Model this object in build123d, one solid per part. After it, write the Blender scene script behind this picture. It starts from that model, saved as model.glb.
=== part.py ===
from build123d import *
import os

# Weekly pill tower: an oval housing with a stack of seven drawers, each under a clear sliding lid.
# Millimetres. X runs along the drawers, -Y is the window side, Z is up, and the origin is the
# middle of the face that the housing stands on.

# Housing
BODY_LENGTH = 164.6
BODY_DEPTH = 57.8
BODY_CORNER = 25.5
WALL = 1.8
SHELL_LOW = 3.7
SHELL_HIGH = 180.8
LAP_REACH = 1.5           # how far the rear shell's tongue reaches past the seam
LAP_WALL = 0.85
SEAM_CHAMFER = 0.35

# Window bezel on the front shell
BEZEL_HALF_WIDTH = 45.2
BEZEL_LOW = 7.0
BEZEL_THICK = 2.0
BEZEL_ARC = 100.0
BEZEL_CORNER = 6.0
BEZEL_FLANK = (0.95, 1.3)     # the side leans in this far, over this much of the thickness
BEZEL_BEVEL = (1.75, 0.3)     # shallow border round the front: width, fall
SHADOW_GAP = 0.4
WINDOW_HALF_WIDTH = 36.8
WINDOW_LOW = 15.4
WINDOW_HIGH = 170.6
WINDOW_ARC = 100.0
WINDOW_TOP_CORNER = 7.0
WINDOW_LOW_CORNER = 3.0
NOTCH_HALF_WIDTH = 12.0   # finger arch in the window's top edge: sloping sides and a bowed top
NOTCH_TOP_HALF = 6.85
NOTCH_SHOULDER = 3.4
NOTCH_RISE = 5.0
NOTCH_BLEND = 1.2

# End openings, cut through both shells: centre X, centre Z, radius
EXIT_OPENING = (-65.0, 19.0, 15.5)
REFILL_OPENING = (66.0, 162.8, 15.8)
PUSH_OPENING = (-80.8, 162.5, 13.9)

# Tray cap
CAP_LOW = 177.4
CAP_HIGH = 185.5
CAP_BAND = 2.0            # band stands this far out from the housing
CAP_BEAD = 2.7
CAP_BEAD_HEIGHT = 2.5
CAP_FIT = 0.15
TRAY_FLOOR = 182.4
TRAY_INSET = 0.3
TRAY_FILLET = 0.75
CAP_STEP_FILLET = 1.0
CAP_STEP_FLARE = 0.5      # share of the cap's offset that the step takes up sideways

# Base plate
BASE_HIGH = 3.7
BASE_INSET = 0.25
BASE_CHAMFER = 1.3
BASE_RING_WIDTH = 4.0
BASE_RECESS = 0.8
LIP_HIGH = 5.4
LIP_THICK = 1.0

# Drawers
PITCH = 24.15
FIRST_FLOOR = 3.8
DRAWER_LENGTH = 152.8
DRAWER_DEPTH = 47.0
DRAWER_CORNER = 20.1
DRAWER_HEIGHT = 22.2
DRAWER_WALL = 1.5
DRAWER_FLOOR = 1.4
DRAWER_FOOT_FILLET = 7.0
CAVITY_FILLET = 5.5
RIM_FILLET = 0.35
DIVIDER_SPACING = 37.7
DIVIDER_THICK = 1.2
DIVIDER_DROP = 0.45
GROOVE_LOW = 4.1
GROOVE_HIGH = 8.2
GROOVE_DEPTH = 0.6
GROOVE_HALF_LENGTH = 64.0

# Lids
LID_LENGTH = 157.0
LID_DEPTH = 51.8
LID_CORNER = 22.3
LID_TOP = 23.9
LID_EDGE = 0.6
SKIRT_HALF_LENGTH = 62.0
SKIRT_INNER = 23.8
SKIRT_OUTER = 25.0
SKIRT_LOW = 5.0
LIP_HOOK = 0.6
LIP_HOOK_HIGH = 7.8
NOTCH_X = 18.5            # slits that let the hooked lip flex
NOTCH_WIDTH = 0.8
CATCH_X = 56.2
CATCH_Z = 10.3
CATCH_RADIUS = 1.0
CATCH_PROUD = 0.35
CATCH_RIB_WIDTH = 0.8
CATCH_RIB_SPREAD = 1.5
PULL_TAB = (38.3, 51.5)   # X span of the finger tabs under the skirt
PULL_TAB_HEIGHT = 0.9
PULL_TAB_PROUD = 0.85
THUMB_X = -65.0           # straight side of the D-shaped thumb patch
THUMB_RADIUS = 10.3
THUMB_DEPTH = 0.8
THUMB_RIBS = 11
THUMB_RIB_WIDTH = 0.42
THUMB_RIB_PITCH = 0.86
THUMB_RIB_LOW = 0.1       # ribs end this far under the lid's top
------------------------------
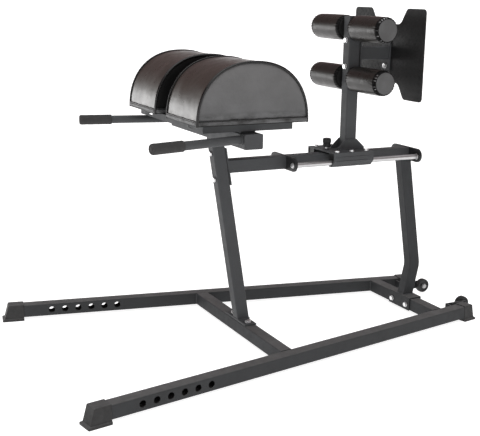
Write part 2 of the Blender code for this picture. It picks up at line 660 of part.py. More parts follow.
------------------------------
- DO THIS:
Each line from the line containing "Model this object" through the line containing "NOTCH_BLEND = 1.2" is to be transcribed exactly, and no other line.

- FINAL RESULT:
Model this object in build123d, one solid per part. After it, write the Blender scene script behind this picture. It starts from that model, saved as model.glb.
=== part.py ===
from build123d import *
import os

# Weekly pill tower: an oval housing with a stack of seven drawers, each under a clear sliding lid.
# Millimetres. X runs along the drawers, -Y is the window side, Z is up, and the origin is the
# middle of the face that the housing stands on.

# Housing
BODY_LENGTH = 164.6
BODY_DEPTH = 57.8
BODY_CORNER = 25.5
WALL = 1.8
SHELL_LOW = 3.7
SHELL_HIGH = 180.8
LAP_REACH = 1.5           # how far the rear shell's tongue reaches past the seam
LAP_WALL = 0.85
SEAM_CHAMFER = 0.35

# Window bezel on the front shell
BEZEL_HALF_WIDTH = 45.2
BEZEL_LOW = 7.0
BEZEL_THICK = 2.0
BEZEL_ARC = 100.0
BEZEL_CORNER = 6.0
BEZEL_FLANK = (0.95, 1.3)     # the side leans in this far, over this much of the thickness
BEZEL_BEVEL = (1.75, 0.3)     # shallow border round the front: width, fall
SHADOW_GAP = 0.4
WINDOW_HALF_WIDTH = 36.8
WINDOW_LOW = 15.4
WINDOW_HIGH = 170.6
WINDOW_ARC = 100.0
WINDOW_TOP_CORNER = 7.0
WINDOW_LOW_CORNER = 3.0
NOTCH_HALF_WIDTH = 12.0   # finger arch in the window's top edge: sloping sides and a bowed top
NOTCH_TOP_HALF = 6.85
NOTCH_SHOULDER = 3.4
NOTCH_RISE = 5.0
NOTCH_BLEND = 1.2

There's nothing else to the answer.